* What this task involves:
Exactly the lines from the one that contains "brace_at = turn" to the one that contains "bpy.data.objects.remove(obj)", both lines included, should be copied, and no others.

[START OF Data extract]

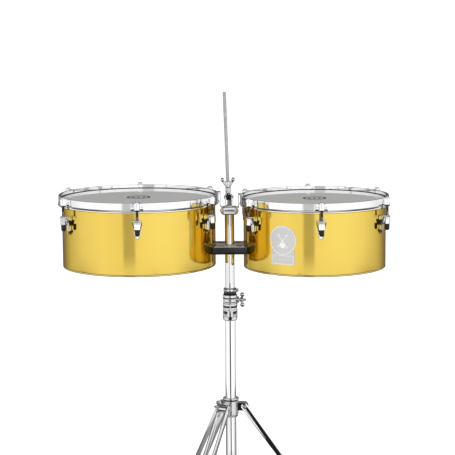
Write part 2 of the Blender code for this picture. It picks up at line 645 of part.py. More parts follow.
def leg_body():
    """Two straps about the collar's tongue, an end block and the peg that holds the foot."""
    outline = rounded_strip(LEG_PIVOT, on_leg(0.4700), 0.0080, 5)
    straps = [side_prism(outline, low, low + 0.0026) for low in (-0.0126, 0.0100)]
    pin_body = rod(0.0030, -0.0110, 0.0110, 8, "Y", (LEG_PIVOT[0], 0, LEG_PIVOT[1]))
    down_leg = Matrix.Translation((LEG_PIVOT[0], 0, LEG_PIVOT[1])) @ Matrix.Rotation(math.pi - LEG_SPREAD, 4, "Y")
    block = moved(box((-0.0070, -0.0115, 0.4580), (0.0070, 0.0115, 0.4776)), down_leg)
    peg = moved(rod(0.0060, 0.4700, 0.5075, 10), down_leg)
    return joined(straps[0], pin_body, straps[1], block, peg)


def foot_body():
    """Rubber boot over the peg, flat where it stands on the floor."""
    down_leg = Matrix.Translation((LEG_PIVOT[0], 0, LEG_PIVOT[1])) @ Matrix.Rotation(math.pi - LEG_SPREAD, 4, "Y")
    body = turned(scaled([
        (0, 478.6), (11.0, 478.6), (15.4, 486.0), (16.2, 516.0), (12.5, 532.0), (0, 541.0),
    ]), 20)
    moved(body, down_leg)
    body = cut(body, moved(rod(0.0067, 0.4700, 0.5110, 10), down_leg))
    geometry = body.verts[:] + body.edges[:] + body.faces[:]
    result = bmesh.ops.bisect_plane(body, geom=geometry, dist=1e-6, plane_co=(0, 0, 0), plane_no=(0, 0, -1), clear_outer=True)
    rim = [e for e in result["geom_cut"] if isinstance(e, bmesh.types.BMEdge)]
    bmesh.ops.holes_fill(body, edges=rim, sides=0)
    return body


def brace_body():
    """Two straps about the base's tongue, with a roller between the leg's straps."""
    outline = rounded_strip(BRACE_PIVOT, BRACE_END, 0.0058, 4)
    straps = [side_prism(outline, low, low + 0.0024) for low in (-0.0053, 0.0029)]
    pin_body = rod(0.0026, -0.0045, 0.0045, 8, "Y", (BRACE_PIVOT[0], 0, BRACE_PIVOT[1]))
    roller = rod(0.0042, -0.0094, 0.0094, 8, "Y", (BRACE_END[0], 0, BRACE_END[1]))
    return joined(straps[0], pin_body, straps[1], roller)


for i in range(LEG_COUNT):
    turn = at_post @ Matrix.Rotation(2 * math.pi * i / LEG_COUNT, 4, "Z")
    leg_at = turn @ Vector((LEG_PIVOT[0], 0, LEG_PIVOT[1]))
    brace_at = turn @ Vector((BRACE_PIVOT[0], 0, BRACE_PIVOT[1]))
    add_object(f"leg_{i + 1}", moved(leg_body(), turn), "chrome", leg_at, leg_slide)
    add_object(f"foot_{i + 1}", moved(foot_body(), turn), "black_rubber", leg_at, leg_slide)
    add_object(f"brace_{i + 1}", moved(brace_body(), turn), "chrome", brace_at, stand)
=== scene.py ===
import json
import math

import bmesh
import bpy
from mathutils import Matrix, Vector


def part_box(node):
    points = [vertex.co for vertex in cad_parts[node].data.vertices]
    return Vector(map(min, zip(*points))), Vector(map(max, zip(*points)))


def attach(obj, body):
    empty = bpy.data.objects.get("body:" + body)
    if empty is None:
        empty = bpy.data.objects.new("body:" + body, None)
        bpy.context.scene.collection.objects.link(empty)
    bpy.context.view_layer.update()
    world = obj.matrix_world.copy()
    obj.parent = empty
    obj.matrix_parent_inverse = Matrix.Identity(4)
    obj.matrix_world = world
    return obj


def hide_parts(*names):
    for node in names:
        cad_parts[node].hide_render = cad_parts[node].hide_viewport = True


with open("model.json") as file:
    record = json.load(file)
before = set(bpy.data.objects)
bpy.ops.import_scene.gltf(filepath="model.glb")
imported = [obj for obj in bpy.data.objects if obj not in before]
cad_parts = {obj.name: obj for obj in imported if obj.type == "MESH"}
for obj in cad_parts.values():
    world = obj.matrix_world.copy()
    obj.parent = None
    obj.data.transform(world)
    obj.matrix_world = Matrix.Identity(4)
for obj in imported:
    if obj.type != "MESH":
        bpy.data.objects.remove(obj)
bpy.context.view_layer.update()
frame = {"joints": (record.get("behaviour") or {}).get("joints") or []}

MM = 0.001
PI = math.pi

# ----------------------------------------------------------------------------
# Measures read from the frame
# ----------------------------------------------------------------------------
JOINTS = {j["name"]: j for j in frame["joints"]}


def middle(node):
    low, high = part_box(node)
    return Vector([(a + b) / 2 for a, b in zip(low, high)])


def size_x(node):
    low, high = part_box(node)
    return high[0] - low[0]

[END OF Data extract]

* Expected answer:
    brace_at = turn @ Vector((BRACE_PIVOT[0], 0, BRACE_PIVOT[1]))
    add_object(f"leg_{i + 1}", moved(leg_body(), turn), "chrome", leg_at, leg_slide)
    add_object(f"foot_{i + 1}", moved(foot_body(), turn), "black_rubber", leg_at, leg_slide)
    add_object(f"brace_{i + 1}", moved(brace_body(), turn), "chrome", brace_at, stand)
=== scene.py ===
import json
import math

import bmesh
import bpy
from mathutils import Matrix, Vector


def part_box(node):
    points = [vertex.co for vertex in cad_parts[node].data.vertices]
    return Vector(map(min, zip(*points))), Vector(map(max, zip(*points)))


def attach(obj, body):
    empty = bpy.data.objects.get("body:" + body)
    if empty is None:
        empty = bpy.data.objects.new("body:" + body, None)
        bpy.context.scene.collection.objects.link(empty)
    bpy.context.view_layer.update()
    world = obj.matrix_world.copy()
    obj.parent = empty
    obj.matrix_parent_inverse = Matrix.Identity(4)
    obj.matrix_world = world
    return obj


def hide_parts(*names):
    for node in names:
        cad_parts[node].hide_render = cad_parts[node].hide_viewport = True


with open("model.json") as file:
    record = json.load(file)
before = set(bpy.data.objects)
bpy.ops.import_scene.gltf(filepath="model.glb")
imported = [obj for obj in bpy.data.objects if obj not in before]
cad_parts = {obj.name: obj for obj in imported if obj.type == "MESH"}
for obj in cad_parts.values():
    world = obj.matrix_world.copy()
    obj.parent = None
    obj.data.transform(world)
    obj.matrix_world = Matrix.Identity(4)
for obj in imported:
    if obj.type != "MESH":
        bpy.data.objects.remove(obj)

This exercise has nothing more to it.